Josh McElveen of WMUR tweets that sources tell him the Monitor’s recent editorial cartoon depicting O’Brien with a Hitler mustache is to blame. This incident runs through a whole bunch of issues concerning government and journalism.
First, there is no Constitutional right to attend a press briefing. Politicians can and do choose where and how to share information with the press and the public. But just because there’s no First Amendment violation at issue doesn’t mean that letting politicians pick their own press corps is a good idea.
Elected officials don’t have to make themselves available to reporters from papers that attack them anymore than they have to go on radio shows with hosts they dislike or distrust. But walling themselves off from the press, particularly publicly, is short-sighted and counter-productive.

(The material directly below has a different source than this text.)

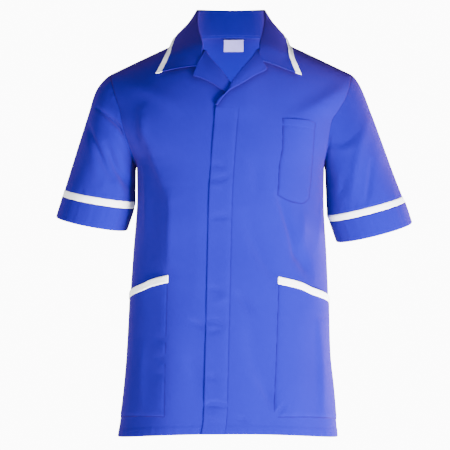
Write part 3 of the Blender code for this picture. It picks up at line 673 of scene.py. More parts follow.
def fly_placket():
    """The folded strip that covers the buttons, on the left front from the break to the hem."""
    hem = hem_height(FRONT, SECTION.pace_of_out(PLACKET_WIDTH / BODY("half_width", HEM_SIDE)))
    length = PLACKET_TOP - hem
    row = stations(length, seams=(length - HEM_STITCH,))[:, None]
    column = stations(PLACKET_WIDTH, seams=(PLACKET_WIDTH - PLACKET_STITCH,))[None, :]
    z = PLACKET_TOP - length * row + 0 * column
    from_fold, from_seam = column * PLACKET_WIDTH, (1 - column) * PLACKET_WIDTH
    lift = (PLACKET_LIFT - rounded(from_fold) - 0.0007 * smooth(0.0140, 0.0010, from_seam)
            - 0.0004 * ridge(from_seam, PLACKET_STITCH, 0.0010)
            + crease_lift(PLACKET_CREASES, from_fold, z)
            + 0.0004 * pucker(z, 0.017) * ridge(from_seam, PLACKET_STITCH, 0.006)
            + (0.0002 + 0.0005 * pucker(z, 0.16, 1.0)) * smooth(0.016, 0.0, from_fold))
    lift = lift * smooth(-0.006, 0.045, row * length) - rounded((1 - row) * length)
    points, normals = front_at(LEFT, FRONT_EDGE("x", z) + from_fold, z, lift)
    end, turn = PLACKET_TOP - PLACKET_END, smooth(*PLACKET_TURN, np.ravel(column))
    sew("blue", points, normals, row=index_at(row, (end - PLACKET_CURVE * turn) / length),
        column=np.arange(column.size))
    sew("blue", points, normals, row=np.arange(index_at(row, end / length)),
        column=index_at(column, 1 - PLACKET_STITCH / PLACKET_WIDTH))
    # Painted shade beside the placket's stitched inner edge, kept soft
    shell("fly_placket", points, normals, twill, pair(from_fold, z), thick=PLACKET_CLOTH,
          from_seam=from_seam + FREE_SHADE)


# Revers

ROLL_INSET = 0.0055  # how far the round fold keeps off the roll line, so that it ends on it
ROLL_FADES = (-0.128, -0.108), (-0.028, -0.048)  # heights between which it does so, at both ends


def roll_x(z):
    """x at which a revers leaves its front, at height z."""
    return ROLL_LINE("x", z) + ROLL_INSET * smooth(*ROLL_FADES[0], z) * smooth(*ROLL_FADES[1], z)


REVERS = {
    LEFT: Table("share roll_height edge_x edge_z",
                (0.00, -0.0310, 0.0555, -0.0535), (0.16, -0.0420, 0.0645, -0.0670),
                (0.34, -0.0600, 0.0440, -0.0800), (0.56, -0.0850, 0.0200, -0.0951),
                (0.76, -0.1060, -0.0057, -0.1103), (0.90, -0.1200, -0.0168, -0.1226),
                (1.00, -0.1350, -0.0252, -0.1352)),
    RIGHT: Table("share roll_height edge_x edge_z",
                 (0.00, -0.0310, 0.0625, -0.0630), (0.16, -0.0420, 0.0689, -0.0790),
                 (0.34, -0.0560, 0.0560, -0.0840), (0.56, -0.0760, 0.0379, -0.0921),
                 (0.80, -0.1000, 0.0127, -0.1082), (0.90, -0.1110, -0.0030, -0.1150),
                 (1.00, -0.1220, -0.0160, -0.1225)),
}
REVERS_LIFT, REVERS_SPREAD = WALL + LAYER_GAP + 0.0001, 0.0026
REVERS_STITCH = 0.0045  # from the edge of a revers to its stitches
CORNER_STEPS = np.array((-0.012, -0.004, 0, 0.004, 0.012))
REVERS_CORNER = 0.16  # share at which a revers has its point
REVERS_LENGTH, REVERS_WIDTH = 0.125, 0.030
REVERS_TOP_RUN = 0.09  # how far a share runs from the top of a revers
REVERS_FOLD = np.linspace(0.12, 1, 9)[None, :-1] * math.pi  # angles round its fold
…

Instead of stories about tightening EBT cards under New Hampshire’s welfare program, O’Brien gets a news cycle about his refusal to face a reporter.
We’ve been consistent at NH Watchdog is pointing out the futility of such tactics. Whether it was Juan Williams bungled attempt to dismiss Michelle Malkin as a blogger, not a real reporter, Governor John Lynch’s Press Secretary kicking me out of a budget briefing because NH Watchdog “wasn’t part of the media” or Senate President Sylvia Larsen kicking NH Watchdog off the floor of the New Hampshire Senate.
Journalism is an activity, not a club, and you don’t need a license to practice it. Reporters should be judged by the quality, and most importantly the truth, of their stories. We’ll stack up our work over the past four years against any reporter in New Hampshire. Regardless of their editorial views, or the questionable cartoon that I criticized when it was published, the Concord Monitor also devotes a lot of time and attention to covering state policy. Excluding its reporters was pointless.
I don’t begrudge the Monitor calling attention to this slight. I certainly wasn’t shy to point out every time a politicians tried to shut me out. I hope the New Hampshire politicos of all stripes stand up for a vibrant and independent press corps.